The table this drives in tls_test.go is the behavioural spec of the whole layer: the plaintext zero value reports mtls=false and skips identity (tls_test.go:98-111); every partial flag combination errors (:115-135); a same-CA handshake surfaces the client’s SAN through PeerIdentity (:140-157); a wrong-CA client fails the handshake before the server sees the call (:161-178); a certificate-less TLS client is refused (:183-204); two SANs and zero SANs both produce the identity error while the transport still succeeds (:209-246); and TestFileCertSource_ReloadOnMtime proves the rotation contract including the half-written-rotation fallback (:251-308).

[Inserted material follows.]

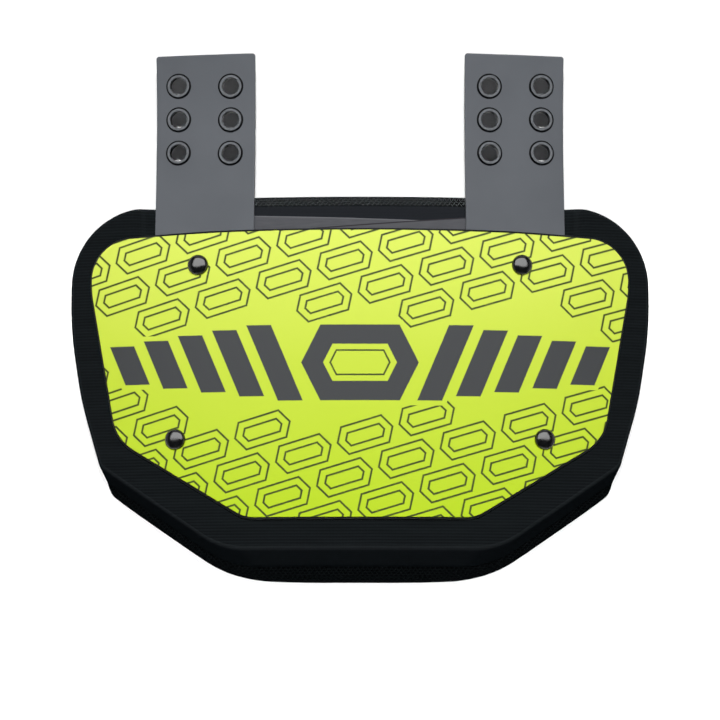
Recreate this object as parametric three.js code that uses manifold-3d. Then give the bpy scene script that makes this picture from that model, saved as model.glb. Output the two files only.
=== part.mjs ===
// A back plate for football shoulder pads: a stiff shell over a curved foam pad with a mesh lining,
// carried by two stiff straps whose eyelets bolt to the pads above.
// Millimetres. X runs across the plate, Y up towards the strap ends, Z out of the plate's face.
// It lies on its lined back. While it is drawn, Y is 0 at the top edge of the pad's face and
// the height over that face is 0 on it; the last lines move the whole to its own origin.
import * as THREE from "three";
import { mergeVertices } from "three/addons/utils/BufferGeometryUtils.js";
import Module from "manifold-3d";

const wasm = await Module();
wasm.setup();

// Driving dimensions: the stack
const clearance = 0.3; // between pieces that touch
const bendRadius = 650; // of the pad's face, about an axis behind it that runs along Y

// Driving dimensions: the pad, measured over the curve of its face
const padWidth = 335;
const padHeight = 195.4;
const padThickness = 15;
const padCornerRadius = 44;
const padEdgeRadius = 2.2;
const pressMargin = 2; // pressed foam that shows round the straps
const pressShoulder = 12; // from pressed foam up to full thickness

// Driving dimensions: the lining
const linerThickness = 11;
const linerEdgeRadius = 4.5;
const linerSkirt = 17.3; // how far it reaches below the pad's face
const linerCrest = 7.6; // how far it stands above the pad's face between the straps
const linerCrestFade = 38; // the length behind each strap over which the crest runs out

// Driving dimensions: the shell
const shellWidth = 309.6;
const shellHeight = 165.3;
const shellThickness = 3;
const shellDrop = 14.7; // from the pad's top edge down to the shell's
const shellCornerRadius = 24.4;
const shellBevel = 1.4;
const shellBevelDepth = 1.6;

// Driving dimensions: the straps and the bands that cross behind them
const strapWidth = 57;
const strapThickness = 2.2;
const strapSpacing = 177.4; // between their middles at the pad's top edge
const strapReach = 86.8; // above the pad's top edge
const strapTail = 58; // below it, most of it behind the shell
const strapToe = 0.008; // how much each strap turns in towards its end, for each millimetre
const strapCurl = 5.7; // how far the end stands off
const strapCornerRadius = 1.5;
const bandWidth = 38;
const bandLength = 228;
const bandThickness = 1;
const rearBandMiddle = -26.8; // its middle, from the pad's top edge
const rearBandSlope = -0.031;
const frontBandMiddle = -30.7;
const frontBandSlope = 0.075;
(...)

Where this sits in the source-of-truth order

Paper §11 fixes the two fencing token shapes (coordinator_term, sequence_number and shard_id, shard_epoch, sequence_number); the code realises them with the receiver-side high-water marks above and, in the coordinator→shard direction, fences on the term while deduping on instruction_id — a divergence from a literal reading of “(term, sequence)” that the proto and coordclient.go make explicit and that is correct (the id is the stronger exactly-once key). ADR-0048 is the authority for everything in the transport-identity half; it supersedes ADR-0008’s transport posture only, and the ADR’s own consequences note that with identity in place the ADR-0046 roll-up guard demotes from “only defence” to defence-in-depth — which is exactly the layering this page traces.